What if he could have exercised his fullest influence on the world? Would Bayard Rustin have stepped into the spotlight before Martin Luther King Jr. ever took the stage? Or would he perhaps have been the one to pick up the baton and carry on the legacy when the great leader was slain? What if those of fifty years ago had realized that the struggle for Civil Rights is a struggle for Human Rights and must include a struggle for Gay Rights as well? In this week commemorating Dr. King’s life and work, we can only ask, “What If ... “
MOMENTS FOR YOUNG PEOPLE
Maybe most of you have played house. And maybe some of you who are children have played with a doll’s house like the one here.
This is a very nice little house. It has walls and windows and doors, bedrooms for sleeping and a kitchen for eating, with a good sloped roof on the top to keep out the snow and rain. I’d say that this might be a very good house to live in except for one thing.
Do you know what’s wrong with this house? Do you know what would make it hard to live here? This house is much too small for a grown up person like me! This house isn’t even big enough for a baby to live in. Do you think that your family could all fit around the dining room table in a house like this one?

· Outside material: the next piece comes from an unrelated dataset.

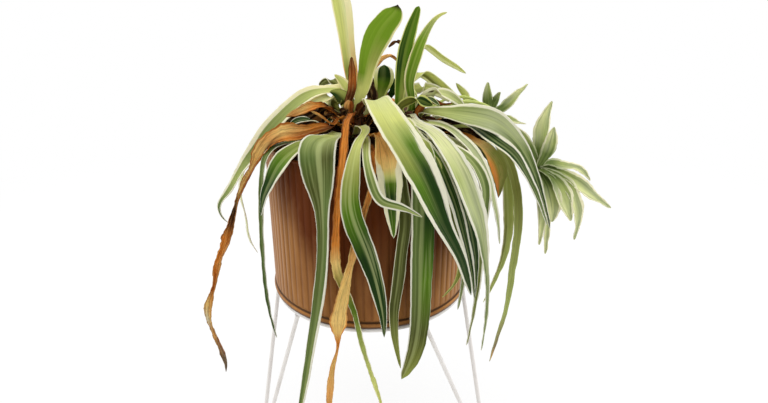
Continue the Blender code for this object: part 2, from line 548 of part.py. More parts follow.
def tube(name, points, diameter, finish, collection, cyclic=False, tilt=0.0):
    """A wire of eight sides along the points."""
    curve = bpy.data.curves.new(name, "CURVE")
    curve.dimensions = "3D"
    curve.twist_mode = "Z_UP"
    curve.bevel_depth = diameter / 2
    curve.bevel_resolution = 2
    curve.use_fill_caps = True
    spline = curve.splines.new("POLY")
    spline.points.add(len(points) - 1)
    for point, place in zip(spline.points, points):
        point.co = (*place, 1.0)
        point.tilt = tilt
    spline.use_cyclic_u = cyclic
    spline.use_smooth = True
    return add_object(name, curve, finish, collection)


def around(radius, azimuth, height):
    """The point at this radius, azimuth in degrees and height."""
    angle = math.radians(azimuth)
    return (radius * math.cos(angle), radius * math.sin(angle), height)


def ring_height():
    """The stand ring's middle: the pot's lip rests on it."""
    return SEAM_HEIGHT - LIP_DROP - GAP - WIRE / 2


def add_ring(collection):
    """The stand's ring, which carries the pot's lip."""
    count = 36
    points = [around(RING_RADIUS, 360 * i / count, ring_height()) for i in range(count)]
    return tube("stand_ring", points, WIRE, "white_wire", collection, cyclic=True)


def add_leg(side, azimuth, spread, reach, collection):
    """A hairpin leg: two rods down from the ring that meet in one tight bend on the floor.

    The wire is turned half a facet about itself, so that it stands on a flat facet, and the
    bend's lowest corners are cut square to the mean of the runs that meet there.
    """
    half_facet = math.pi / 8
    flat = math.radians(LEG_FLAT)
    half_turn = (math.pi / 2 - 0.75 * flat) / 2
    lowest = WIRE / 2 * math.cos(half_facet) * math.cos(half_turn)
    top = ring_height() - WIRE / 2 - LEG_TOP_GAP
    foot = np.array(around(reach, azimuth, lowest + FOOT_BEND * math.sin(flat)))
    aside = np.array(around(1.0, azimuth + 90, 0.0))
    bend = [
        foot + FOOT_BEND * (aside * math.cos(angle) - np.array([0, 0, math.sin(angle)]))
        for angle in (0, flat / 2, flat, math.pi - flat, math.pi - flat / 2, math.pi)
    ]
    points = [
        around(RING_RADIUS, azimuth + spread, top),
        *bend,
        around(RING_RADIUS, azimuth - spread, top),
    ]
    return tube(f"hairpin_leg_{side}", points, WIRE, "white_wire", collection, tilt=half_facet)


def plantlet_blades(plantlet):
    """The plantlet's blades, as leaves that start inside its heart."""
    return [
        Leaf(
            name="blade", finish="pale", crown=None, azimuth=facing, height=0, rise=0,
            facing=facing, knots=((*plantlet.heart, 0, BLADE_BASE), *knots))
        for facing, knots in plantlet.blades
    ]


def add_plantlet(plantlet, collection, cutters):
    """A plantlet, one solid: its blades joined to a small round heart."""
    name = f"plantlet_{plantlet.name}"
    bm = bmesh.new()
    bmesh.ops.create_icosphere(bm, subdivisions=1, radius=HEART_RADIUS * MM)
    bmesh.ops.translate(bm, verts=bm.verts, vec=[value * MM for value in plantlet.heart])
    mesh = bpy.data.meshes.new(name)
    bm.to_mesh(mesh)
    bm.free()
    mesh.shade_smooth()
    made = add_object(name, mesh, "pale", collection)
    for i, blade in enumerate(plantlet_blades(plantlet)):
        cutter = add_leaf(blade._replace(name=f"{name}_blade_{i}"), cutters)
        cutter.hide_render = True
        cutter.display_type = "WIRE"
        join = made.modifiers.new(f"blade_{i}", "BOOLEAN")
        join.operation = "UNION"
        join.object = cutter
    return made


def runner_points(plantlet):
    """The runner's route: from just off its crown to just off the plantlet's heart."""
    x, y = CROWNS[plantlet.crown]
    off_crown = np.array(around(CROWN_RADIUS + RUNNER_SEAT, plantlet.azimuth, plantlet.height))
    start = np.array([x, y, 0.0]) + off_crown
    heart = np.array(plantlet.heart, float)
    back = np.array(plantlet.runner[-1]) - heart
    end = heart + back / np.linalg.norm(back) * (HEART_RADIUS + LEAF_SEAT)
    knots = np.array([start, *plantlet.runner, end], float)
    return natural_spline(knots, samples=RUNNER_POINTS) * MM


def add_runner(plantlet, collection):
    """The arching runner that carries a plantlet."""
    points = runner_points(plantlet)
    return tube(f"runner_{plantlet.name}", points, RUNNER * MM, "pale", collection)


def main():
    for obj in list(bpy.data.objects):
        bpy.data.objects.remove(obj)
    collection = bpy.data.collections.new("wilting_spider_plant")
    cutters = bpy.data.collections.new("cutters")
    for made in (collection, cutters):
        bpy.context.scene.collection.children.link(made)
    add_pot_wall(collection)
    add_pot_base(collection)
    add_soil(collection)
    add_ring(collection)
    for side, (azimuth, spread, reach) in LEGS.items():
        add_leg(side, azimuth, spread, reach, collection)
    for side in CROWNS:
        add_crown(side, collection)
    for leaf in LEAVES:
        add_leaf(leaf, collection)
    for plantlet in PLANTLETS:
        add_plantlet(plantlet, collection, cutters)
        add_runner(plantlet, collection)


if __name__ == "__main__":
    main()
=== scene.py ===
"""The looks of a wilting striped spider plant in a ribbed metal pot on a hairpin stand.

Metres, +Z up, the front is -Y. Leaf routes are in millimetres from the foot of the pot's
axis, as in the part's source. Every piece is a surface of two parameters.
"""

import math
from collections import namedtuple

import bmesh
import bpy
import numpy as np
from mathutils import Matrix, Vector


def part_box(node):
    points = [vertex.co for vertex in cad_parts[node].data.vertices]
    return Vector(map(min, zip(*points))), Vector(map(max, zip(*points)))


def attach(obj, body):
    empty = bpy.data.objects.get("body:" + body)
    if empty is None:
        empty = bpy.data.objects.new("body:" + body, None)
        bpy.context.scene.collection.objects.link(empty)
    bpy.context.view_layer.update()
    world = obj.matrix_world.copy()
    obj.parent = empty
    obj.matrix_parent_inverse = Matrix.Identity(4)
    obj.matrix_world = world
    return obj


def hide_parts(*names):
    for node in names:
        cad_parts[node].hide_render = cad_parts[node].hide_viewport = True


bl_info = {
    "name": "Wilting Spider Plant",
    "version": (1, 0, 0),
    "blender": (4, 5, 0),
    "location": "3D View > Sidebar > Spider Plant",
    "description": "Builds the leaves, pot and stand of a wilting striped spider plant",
    "category": "Add Mesh",
}

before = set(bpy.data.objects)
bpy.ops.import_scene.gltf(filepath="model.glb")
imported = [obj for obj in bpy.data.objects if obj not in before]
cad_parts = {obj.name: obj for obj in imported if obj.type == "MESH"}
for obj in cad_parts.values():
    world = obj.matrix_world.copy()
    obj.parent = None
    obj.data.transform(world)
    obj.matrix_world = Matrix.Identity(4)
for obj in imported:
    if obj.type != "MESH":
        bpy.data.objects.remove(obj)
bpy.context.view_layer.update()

MM = 0.001
BODY = "root"
BASE_LOW, BASE_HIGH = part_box("pot_base")
WALL_LOW, WALL_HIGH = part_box("pot_wall")
RING_LOW, RING_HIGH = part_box("stand_ring")
SOIL_LOW, SOIL_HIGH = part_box("soil")
AXIS = np.array([(BASE_LOW.x + BASE_HIGH.x) / 2, (BASE_LOW.y + BASE_HIGH.y) / 2, 0.0])
LIP_RADIUS = (BASE_HIGH.x - BASE_LOW.x) / 2
SEAM_HEIGHT = BASE_HIGH.z - 0.6 * MM
WIRE = RING_HIGH.z - RING_LOW.z
RING_RADIUS = (RING_HIGH.x - RING_LOW.x - WIRE) / 2
RING_HEIGHT = (RING_HIGH.z + RING_LOW.z) / 2

# The pot's wall, at the middle of its ribs.
POT_RADIUS = 75 * MM
POT_WALL = 1.0 * MM

# Each leg's azimuth, the angle from there to either of its rods, and its foot's reach.
LEGS = {
    "left": (-155.5, 21.0, 95 * MM),
    "right": (-33.0, 25.0, 105 * MM),
    "back": (86.0, 23.0, 101 * MM),
}
FOOT_BEND = 5 * MM

# The plant, in millimetres. A blade's root runs a little into its crown and dips there.
CROWN_RADIUS = 11.0
CROWN_TOP = 263.0
CROWNS = {"left": (-12.0, 2.0), "right": (24.0, 6.0)}
SHEATHS = 3
SHEATH_PITCH = 14
SHEATH_STEP = 1.5
LEAF_SEAT = 0.75
LEAF_BASE = 6.0
COLLAR = 5.0
ROOT = 3.0
ROOT_DIP = 1.0
RUNNER = 2.5
BLADE_BASE = 4

# A blade's points: its rows crowd towards the tip, and to each side of its midrib there is
# a column for so much of the half width, within two bounds.
FEWEST_ROWS = 24
TIP_CROWDING = 1.15
COLUMN = 0.8
FEWEST_COLUMNS, MOST_COLUMNS = 4, 12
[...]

You would have to have a very small family. Maybe a family of chipmunks could move in and be comfortable here, but not any human family.
The strange thing is that many people do have families that are too small and try to live in houses that are too small. They say, “Only the people who look like me are part of my family.” Or “Only the people who have the same beliefs as me are part of my family.” They think of their home as beginning and ending at the borders of whatever country they happen to live in. They’re trying to live in families that are too small and in houses that are too tiny.
Martin Luther King Jr. was a man who asked us all to think big and to dream big. And he encouraged us to think of the whole world as our home. In the speech he gave when he accepted the Nobel Peace Prize, he said that “Some years ago a famous novelist died. Among his papers was found a list of suggested story plots for future stories, the most prominently underscored being this one: ‘A widely separated family inherits a house in which they have to live together.’ This is the great new problem of humankind,” King said. “We have inherited a big house, a great ‘world house’ in which we have to live together--black and white, Easterners and Westerns, Gentiles and Jews, Catholics and Protestants, Moslem and Hindu, a family unduly separated in ideas, culture and interests who, because we can never again live without each other, must learn, somehow, in the one big world” to get along.
Getting along together as one big family means there have to be rules, and Dr. King tried to teach us what those rules might be. They’re surprising simple, the same kind of rules you probably have at home. The first rule is no hitting. We don’t solve our problems by violence. The second rule is sharing. Take turns and if you have more than you need, let other people have some. And the third rule is that whatever other rules we make up ought to apply equally to everyone. Not one set of rules for me and my friends and another set of rules for outsiders. And this is such an important rule that it’s sometimes called the Golden Rule. Treat other people in exactly the same way that you’d like to be treated.
I don’t want to live in a little bitty house like this one. This kind of house is for the chipmunks--or I’d say for the birds! We need to build a home big enough for everyone to live in and for everyone to share. Martin Luther King Jr. helped to lay the foundations for that great “world house.” But it’s up to us to finish the work.